Do que se pode (ou deve-se) rir? Por muito tempo, essa discussão me pareceu se restringir à seara da ética e, na condição de linguista, eu me interessava mais pelos procedimentos de linguagem que visavam ao riso. Abstendo-me de cair nas classificações possíveis para os tipos de riso (quem faz isso muito bem é o russo Vladimir Propp em livro intitulado “Comicidade e Riso”), eu antes me ocupava sobretudo com os mecanismos discursivos e linguísticos por meio dos quais seria possível desencadear o riso, tais como duplos sentidos e condensações, deslocamentos e desvios de raciocínio, ironias e implícitos, hipérboles e exageros, metáforas e comparações e por aí vai...

Hoje já não sei. Esta época é de tanto retrocesso social e político que eu volto atrás em algumas de minhas convicções e hoje penso que sim, também o humor é espaço de luta e de tomada de posição. A esse respeito, aliás, remeto a leitora (pessoa) a um textinho bastante didático: uma carta aberta às pessoas humoristas do Brasil (aqui), de Alex de Castro, o Xandelon da Revista Mad Brasil.

Em linhas gerais, o que Alex de Castro defende é que, se contamos piadas que zombam de negros, mulheres e gays, por exemplo, de alguma forma compactuamos com uma cultura racista, machista e homofóbica, cultura que é mais que opressora, é também assassina. Exageros à parte, com muita propriedade, o autor assinala: “o humor não tem que ter limites.
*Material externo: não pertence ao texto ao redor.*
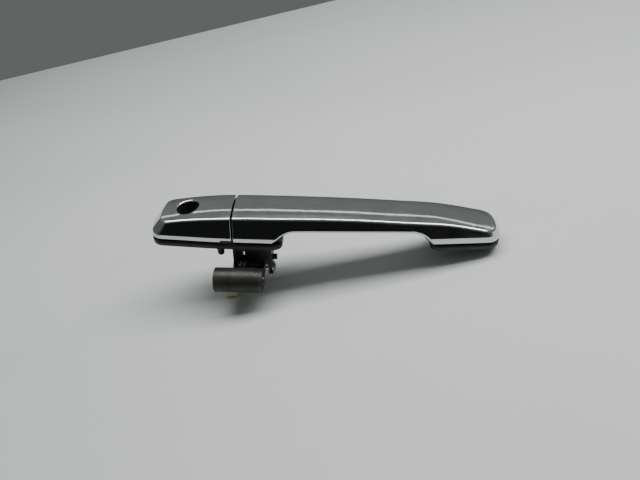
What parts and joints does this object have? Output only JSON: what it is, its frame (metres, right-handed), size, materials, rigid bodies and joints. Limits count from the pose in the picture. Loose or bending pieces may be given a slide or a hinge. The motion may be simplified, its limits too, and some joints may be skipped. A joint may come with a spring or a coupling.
{
  "type": "car door handle",
  "caption": "Chromed strap door handle with a lock cap, rubber gaskets and a sprung, counterweighted crank that works a lock rod clip.",
  "frame": {"origin": "the lock cylinder's axis in the plane of the door skin, which the gaskets' undersides touch", "axes": "+Z out of the door, +X along the handle towards its hinged front end, +Y across the handle, away from the counterweight"},
  "size_m": [0.2504, 0.058, 0.0746],
  "materials": {
    "chrome_cap": "polished",
    "chrome_strap": "polished",
    "carrier_plastic": "moulded, fine grain",
    "base_plastic": "glass-filled moulding",
    "core_plastic": "moulded, fine grain",
    "gasket_rubber": "matt",
    "bumper_rubber": "matt",
    "screw_steel": "zinc plated",
    "insert_brass": "turned",
    "bush_steel": "turned",
    "pin_steel": "ground",
    "rivet_steel": "blackened",
    "bracket_metal": "black coating",
    "clip_steel": "phosphated",
    "spring_steel": "drawn wire",
    "hook_steel": "dark coating",
    "bush_plastic": "acetal",
    "crank_metal": "black coating",
    "weight_metal": "olive grey passivated",
    "roller_plastic": "acetal",
    "clip_plastic": "beige acetal"
  },
  "bodies": {
    "base": {"cap_cover": "chrome_cap", "cap_carrier": "carrier_plastic", "carrier_screws": "screw_steel", "rear_gasket": "gasket_rubber", "rear_base": "base_plastic", "pivot_bracket": "bracket_metal", "bracket_screws": "screw_steel", "mount_inserts": "insert_brass", "closing_bumpers": "bumper_rubber", "pivot_bushes": "bush_steel", "pivot_pin": "pin_steel", "pin_clip": "clip_steel", "return_spring": "spring_steel", "front_gasket": "gasket_rubber", "front_base": "base_plastic", "front_hinge_pin": "pin_steel"},
    "handle": {"handle_cover": "chrome_strap", "handle_core": "core_plastic", "cover_screws": "screw_steel", "pull_hook": "hook_steel", "hook_screw": "screw_steel", "front_arm_bush": "bush_plastic"},
    "crank": {"bell_crank": "crank_metal", "counterweight": "weight_metal", "weight_rivet": "rivet_steel", "crank_roller": "roller_plastic", "roller_pin": "pin_steel", "rod_stud": "pin_steel"},
    "clip": {"rod_clip": "clip_plastic"}
  },
  "joints": [
    {"name": "handle_pull", "type": "hinge", "parent": "base", "child": "handle", "pos_m": [0.216, 0, -0.0035], "axis": [0, 1, 0], "range_deg": [0, 6]},
    {"name": "crank_turn", "type": "hinge", "parent": "base", "child": "crank", "pos_m": [0.045, -0.0125, -0.0223], "axis": [1, 0, 0], "range_deg": [0, 54], "stiffness_Nm_per_rad": 0.148, "springref_deg": -103.13, "deforming": ["return_spring"]},
    {"name": "clip_swivel", "type": "hinge", "parent": "crank", "child": "clip", "pos_m": [0.026, -0.015, -0.04], "axis": [1, 0, 0], "range_deg": [-40, 40]}
  ],
  "couplings": [
    {"joint": "crank_turn", "follows": "handle_pull", "ratio": 9}
  ]
}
O que a gente tem que ter também é uma crítica ilimitada”. Criticar piadas que reiteram estereótipos e estigmas que diminuem certos grupos étnicos e sociais, assim, não é atuar como “patrulha”, mas sim exercer o direito à liberdade de crítica. E completa: se é pra se fazer pouco de alguém (personagem ou grupo) – o riso de zombaria do qual falou nosso amigo russo Propp – que seja de pessoas que agridem e não das que são histórica e sistematicamente agredidas (como negros, mulheres e gays, por exemplo).